Samer al-Barq is on his 116th day of renewed hunger strike, Hassan Safadi has been on renewed hunger strike for 86 days and Ayman Sharawna has refused food for 76 days.
"These people are going to die unless the detaining authorities find a prompt solution," said Juan Pedro Schaerer, head of the local ICRC delegation.
Force feeding the prisoners would contradict resolutions adopted by the World Medical Association, ICRC noted.
"It is essential that their choice be respected and their dignity preserved," ICRC said in a statement.
A spokeswoman for the Israeli Prison Service could not be reached for comment.
Israel has detained al-Barq without charge or trial since July 2010. Al-Barq ended a month-long hunger strike in May after Israel agreed to address the issue of administrative detention. He resumed his hunger strike a week later when Israel renewed his detention without charge or trial.
Fares Ziad, a lawyer for the prisoner rights group Addameer, visited Ramle prison clinic on Tuesday but could not meet al-Barq, who was unable to leave his bed.
Safadi is suffering heart contractions and chronic pain in his kidneys and joints, Ziad said.
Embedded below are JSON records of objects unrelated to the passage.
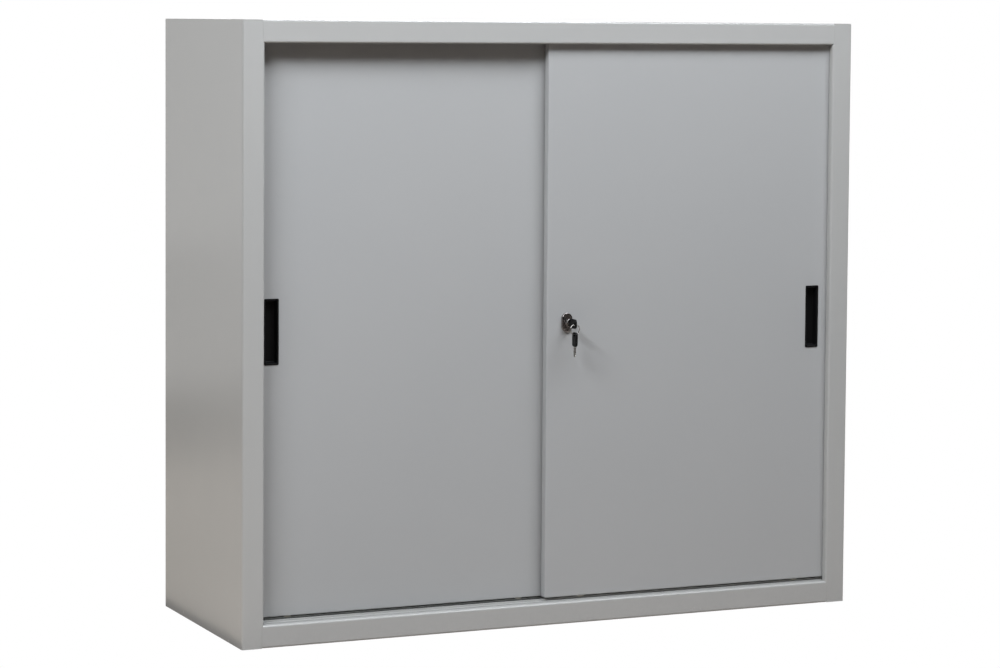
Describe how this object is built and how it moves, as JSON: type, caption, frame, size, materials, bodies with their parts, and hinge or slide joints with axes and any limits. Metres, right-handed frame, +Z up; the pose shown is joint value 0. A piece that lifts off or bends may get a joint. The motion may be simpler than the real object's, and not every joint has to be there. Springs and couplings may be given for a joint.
{
  "type": "sliding door cabinet",
  "caption": "Low sheet-steel storage cabinet with overlapping sliding doors on rollers, recessed pulls, a push lock with keys and adjustable shelves.",
  "frame": {"origin": "centre of the bottom of the box round the whole object, keys included, on the floor", "axes": "+X to the right as seen from the front, +Y from the doors to the back, +Z up"},
  "size_m": [1.2, 0.4666, 1.09],
  "materials": {
    "carcass_paint": "semi-matt light grey powder coat",
    "door_paint": "semi-matt light grey powder coat",
    "zinc": "bright zinc plate",
    "aluminium": "mill-finish extrusion",
    "chrome": "polished chrome plate",
    "nickel": "satin nickel plate",
    "black_plastic": "fine-grained black moulding",
    "nylon": "natural nylon",
    "rubber": "matt black rubber"
  },
  "bodies": {
    "root": {"left_side_panel": "carcass_paint", "right_side_panel": "carcass_paint", "top_panel": "carcass_paint", "base_panel": "carcass_paint", "back_panel": "carcass_paint", "floor_stiffener": "carcass_paint", "top_guide_track": "aluminium", "bottom_track": "carcass_paint", "upright_front_left": "carcass_paint", "upright_front_right": "carcass_paint", "upright_rear_left": "carcass_paint", "upright_rear_right": "carcass_paint", "shelf_clip_lower_front_left": "zinc", "shelf_clip_upper_front_left": "zinc", "shelf_clip_lower_front_right": "zinc", "shelf_clip_upper_front_right": "zinc", "shelf_clip_lower_rear_left": "zinc", "shelf_clip_upper_rear_left": "zinc", "shelf_clip_lower_rear_right": "zinc", "shelf_clip_upper_rear_right": "zinc", "shelf_lower": "carcass_paint", "shelf_upper": "carcass_paint", "buffer_left_front_track": "rubber", "buffer_left_rear_track": "rubber", "buffer_right_front_track": "rubber", "buffer_right_rear_track": "rubber"},
    "left_door": {"left_door_panel": "door_paint", "left_door_stiffener": "door_paint", "left_door_pull": "black_plastic", "left_door_axle_left": "zinc", "left_door_bracket_left": "zinc", "left_door_guide_left": "nylon", "left_door_axle_right": "zinc", "left_door_bracket_right": "zinc", "left_door_guide_right": "nylon"},
    "right_door": {"right_door_panel": "door_paint", "right_door_stiffener": "door_paint", "right_door_pull": "black_plastic", "right_door_axle_left": "zinc", "right_door_bracket_left": "zinc", "right_door_guide_left": "nylon", "right_door_axle_right": "zinc", "right_door_bracket_right": "zinc", "right_door_guide_right": "nylon", "lock_housing": "chrome", "lock_nut": "zinc", "lock_spring": "zinc"},
    "lock_plunger": {"lock_plunger": "chrome", "lock_bolt": "zinc"},
    "lock_plug": {"lock_plug": "nickel"},
    "door_key": {"key_blade": "nickel", "key_bow": "black_plastic"},
    "spare_key": {"key_ring": "nickel", "spare_key_blade": "nickel", "spare_key_bow": "black_plastic"},
    "left_door_wheel_left": {"left_door_roller_left": "nylon"},
    "left_door_wheel_right": {"left_door_roller_right": "nylon"},
    "right_door_wheel_left": {"right_door_roller_left": "nylon"},
    "right_door_wheel_right": {"right_door_roller_right": "nylon"}
  },
  "joints": [
    {"name": "left_door_slide", "type": "slide", "parent": "root", "child": "left_door", "axis": [1, 0, 0], "range_m": [0, 0.5595]},
    {"name": "right_door_slide", "type": "slide", "parent": "root", "child": "right_door", "axis": [-1, 0, 0], "range_m": [0, 0.5595]},
    {"name": "left_door_roller_left_spin", "type": "hinge", "parent": "left_door", "child": "left_door_wheel_left", "pos_m": [-0.502, -0.15865, 0.0532], "axis": [0, 1, 0], "continuous": true},
    {"name": "left_door_roller_right_spin", "type": "hinge", "parent": "left_door", "child": "left_door_wheel_right", "pos_m": [-0.0575, -0.15865, 0.0532], "axis": [0, 1, 0], "continuous": true},
    {"name": "right_door_roller_left_spin", "type": "hinge", "parent": "right_door", "child": "right_door_wheel_left", "pos_m": [0.0575, -0.17965, 0.0532], "axis": [0, 1, 0], "continuous": true},
    {"name": "right_door_roller_right_spin", "type": "hinge", "parent": "right_door", "child": "right_door_wheel_right", "pos_m": [0.502, -0.17965, 0.0532], "axis": [0, 1, 0], "continuous": true},
    {"name": "lock_push", "type": "slide", "parent": "right_door", "child": "lock_plunger", "axis": [0, 1, 0], "range_m": [0, 0.0075], "stiffness_N_per_m": 250, "springref_m": -0.012, "deforming": ["lock_spring"]},
    {"name": "key_turn", "type": "hinge", "parent": "lock_plunger", "child": "lock_plug", "pos_m": [0.0215, -0.20165, 0.548], "axis": [0, -1, 0], "range_deg": [0, 90]},
    {"name": "key_withdraw", "type": "slide", "parent": "lock_plug", "child": "door_key", "axis": [0, -1, 0], "range_m": [0, 0.022]},
    {"name": "spare_key_swing", "type": "hinge", "parent": "door_key", "child": "spare_key", "pos_m": [0.0215, -0.22485, 0.54727], "axis": [1, 0, 0], "range_deg": [-80, 25]}
  ],
  "couplings": [
    {"joint": "left_door_roller_left_spin", "follows": "left_door_slide", "rad_per_m": 117.65},
    {"joint": "left_door_roller_right_spin", "follows": "left_door_slide", "rad_per_m": 117.65},
    {"joint": "right_door_roller_left_spin", "follows": "right_door_slide", "rad_per_m": -117.65},
    {"joint": "right_door_roller_right_spin", "follows": "right_door_slide", "rad_per_m": -117.65}
  ]
}
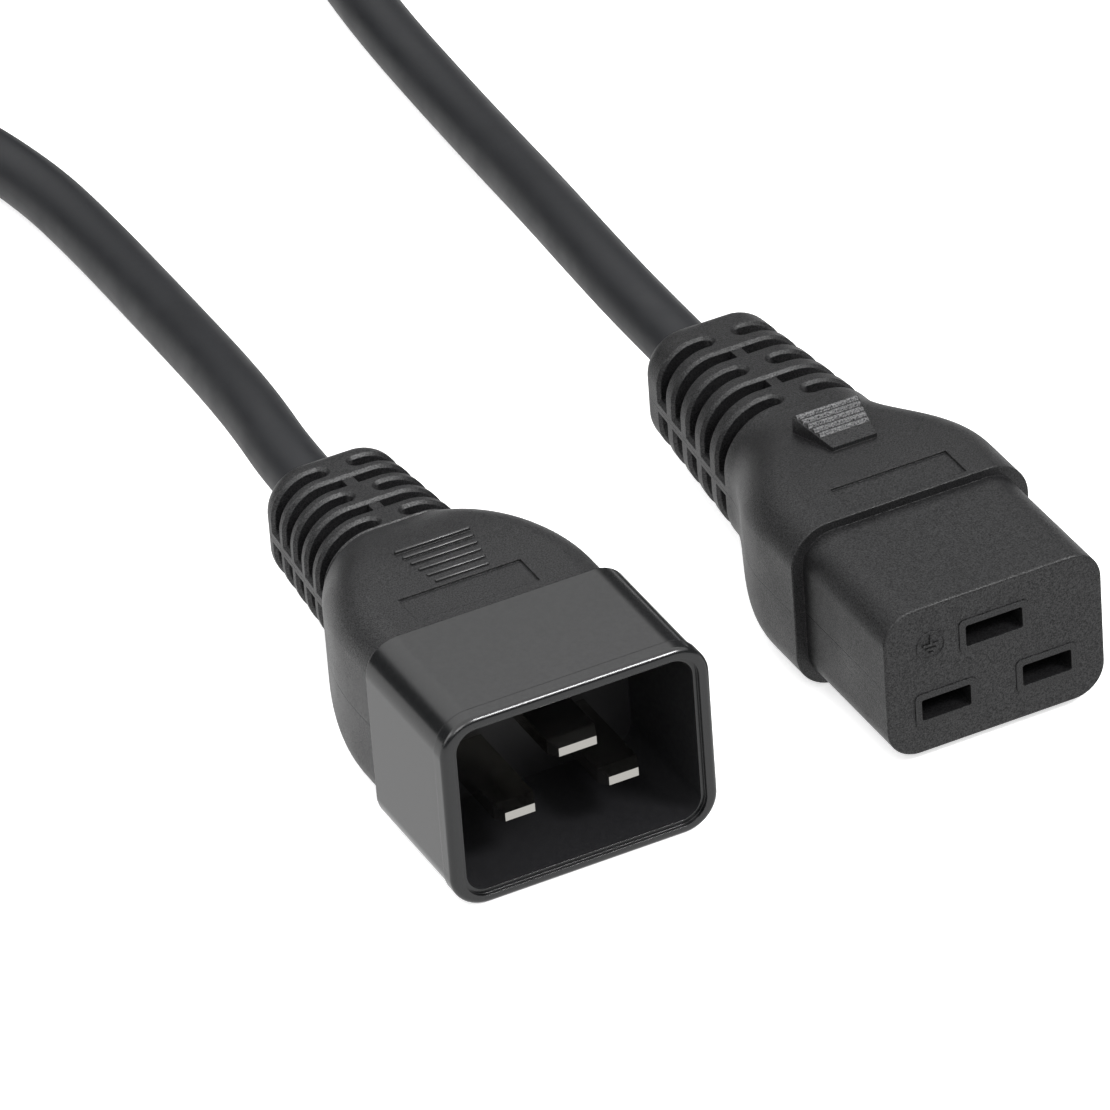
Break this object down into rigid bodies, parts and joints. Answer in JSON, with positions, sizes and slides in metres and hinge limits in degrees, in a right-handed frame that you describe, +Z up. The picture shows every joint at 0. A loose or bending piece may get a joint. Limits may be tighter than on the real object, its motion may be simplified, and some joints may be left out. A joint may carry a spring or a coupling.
{
  "type": "power connector",
  "caption": "Moulded black C19 power connector with three slots in its face, a ribbed thumb pad and a slotted strain relief, on a cord that ends in a shrouded C20 plug",
  "frame": {"origin": "on the surface that the lead lies on, under the middle of the C19 connector", "axes": "X across the connector, its mating face looks to -Y and its cord leaves to +Y, Z up"},
  "size_m": [0.1111, 0.3362, 0.0249],
  "materials": {
    "connector_pvc": "fine-grained moulded PVC, black",
    "carrier_plastic": "moulded polyamide, black",
    "shroud_plastic": "smooth moulded plastic, black",
    "inner_mould": "inner mould, dark grey",
    "plated_brass": "nickel plated",
    "cord_jacket": "smooth flexible PVC, black",
    "line_insulation": "flexible PVC, brown",
    "neutral_insulation": "flexible PVC, blue",
    "earth_insulation": "flexible PVC, green and yellow",
    "coil_strap": "woven strap, black"
  },
  "bodies": {
    "root": {"connector_overmould": "connector_pvc", "contact_carrier": "carrier_plastic", "connector_inner_mould": "inner_mould", "line_contact": "plated_brass", "neutral_contact": "plated_brass", "earth_contact": "plated_brass", "connector_line_core": "line_insulation", "connector_neutral_core": "neutral_insulation", "connector_earth_core": "earth_insulation", "connector_cord_end": "cord_jacket", "plug_overmould": "connector_pvc", "plug_shroud": "shroud_plastic", "plug_inner_mould": "inner_mould", "line_pin": "plated_brass", "neutral_pin": "plated_brass", "earth_pin": "plated_brass", "plug_line_core": "line_insulation", "plug_neutral_core": "neutral_insulation", "plug_earth_core": "earth_insulation", "plug_cord_end": "cord_jacket", "cord_lead": "cord_jacket", "cord_coil": "cord_jacket", "cord_tail": "cord_jacket", "coil_tie_near": "coil_strap", "coil_tie_far": "coil_strap"}
  },
  "joints": []
}
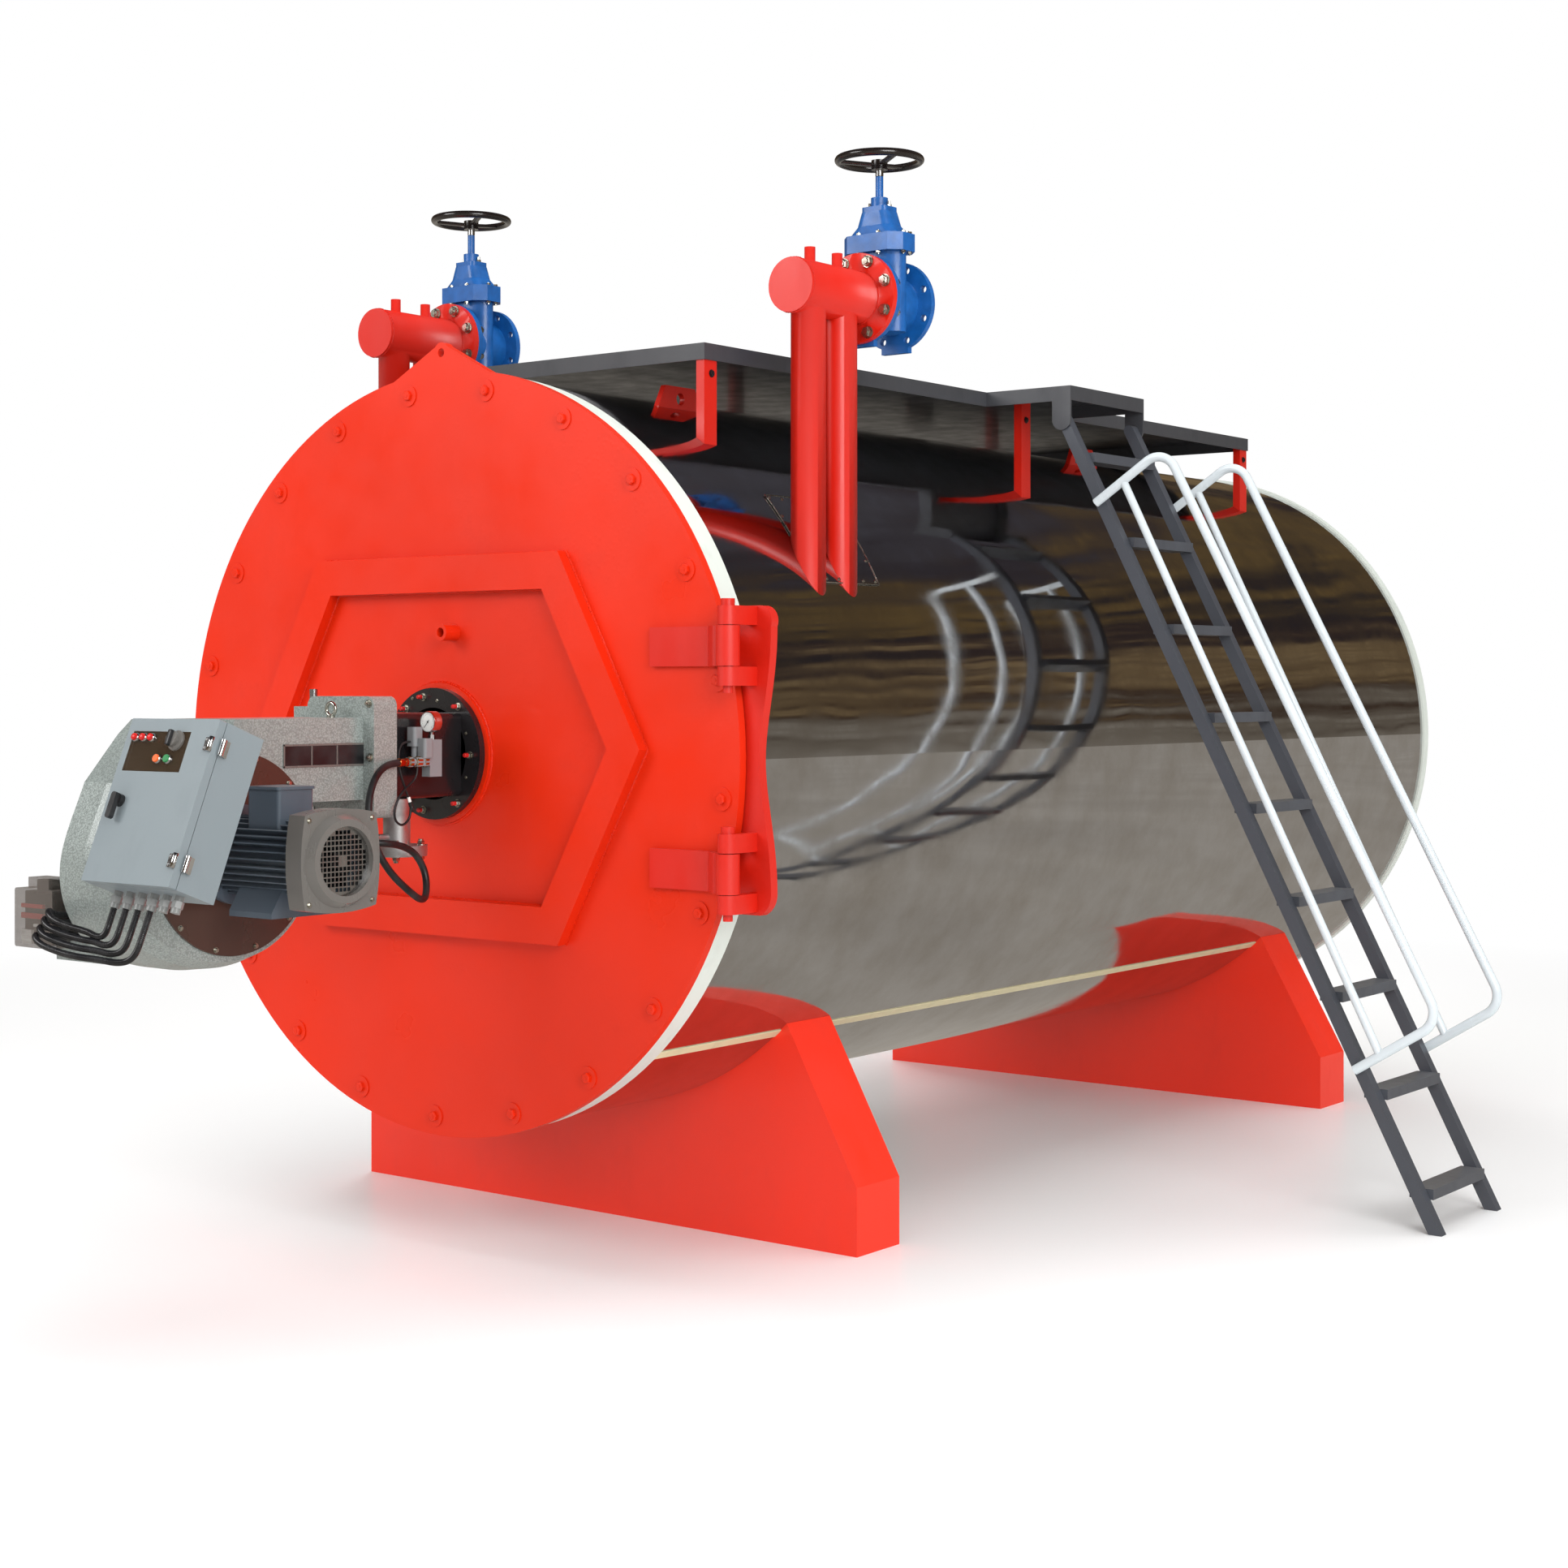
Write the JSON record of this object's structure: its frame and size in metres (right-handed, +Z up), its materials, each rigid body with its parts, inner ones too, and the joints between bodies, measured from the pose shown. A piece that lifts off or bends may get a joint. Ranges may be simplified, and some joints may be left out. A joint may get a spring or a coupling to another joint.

Israel has never brought any charges against Safadi, despite detaining him repeatedly since the mid 1990s.
Safadi ended a previous 71-day hunger strike after Israel agreed not to renew the administrative detention of long-term hunger strikers in its May deal to end a mass strike.
He restarted his hunger strike in June when Israel renewed his detention order without a trial in breach of the deal.
Ziad also visited Sharawna, who is vomiting blood as well as the water he drinks, and has lost 80 percent of his vision in his right eye.
Sharawna was released in Israel’s prisoner swap deal with Hamas in October 2011, but rearrested in January. Israel has not charged him with any crime.
The Israeli Prison Service has denied family visits to the detainees, and has only allowed independent doctors to see them when ordered to by a court.
Following a court order, a volunteer doctor from Israel’s Physicians for Human Rights visited the detainees on Monday.
PHRI called for the immediate hospitalization of the hunger strikers and warned that their lives were in imminent danger.
The advanced physical damage of the detainees "raises grave concern for maltreatment and neglect by the Israeli Prison Service doctors," PHRI said in a statement Monday.
"Of special alert is the fact that the IPS medical staff was extremely hostile in its conduct with PHR Israel’s independent doctor, and did everything within its power to withhold medical information and intimidate the doctor.
"Also of deep concern is the fact that the hospital to which they were referred examined only those factors requested by the IPS and seems to overlooked complaints or other factors in the detainees’ condition – let alone order their hospitalization rather than returning them to the prison. This conduct, PHR Israel fears, puts their health and lives in further risk."